Although no evidence has emerged to suggest that Mr. Muhammad is linked to any known terrorist group, neighbors told the F.B.I. that he had made comments expressing support for the aims of the Sept. 11 hijackers, law enforcement officials said. Investigators are trying to determine whether he might have been driven by religious or ideological motives.

In the Roman Catholic Diocese of Richmond, Va., where the sniper badly wounded a man in Ashland last Saturday night, the Rev. Pasquale Apuzzo, secretary to the bishop, recounted yesterday the phone call, 24 hours before the shooting, that had proved so valuable.

The call, to Msgr. William Sullivan, pastor of St. Ann's Church in Ashland, was from an unidentified man. "He introduced himself with the phrase `I am God,' as we've heard so many times," Father Apuzzo said. The caller instructed Monsignor Sullivan to write down a message for the police.

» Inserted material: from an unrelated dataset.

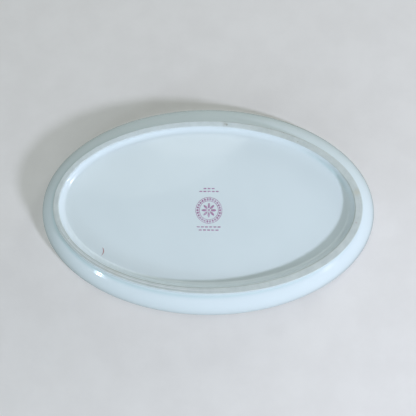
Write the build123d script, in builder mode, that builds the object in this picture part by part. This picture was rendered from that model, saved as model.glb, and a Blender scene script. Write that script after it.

The caller repeatedly said "Alabama, Montgomery, Alabama." But the call was garbled, and Monsignor Sullivan had a hard time understanding the message. Monsignor Sullivan believed it was a crank call, Father Apuzzo said.

On Sunday morning, investigators showed up at St. Ann's and asked to meet with Monsignor Sullivan. He had them wait while he said Mass, and then he spoke to them. They told him they had a reason to believe the sniper was a parishioner. What that reason was remains unclear, but Monsignor Sullivan said he did not think so, although he told them of the call.

The authorities interviewed him repeatedly on subsequent occasions, and had him listen to tape recordings — their origin is not known — to see if he could match them to the voice that he had heard in the call. Father Apuzzo said he did not know whether Monsignor Sullivan had made any such match.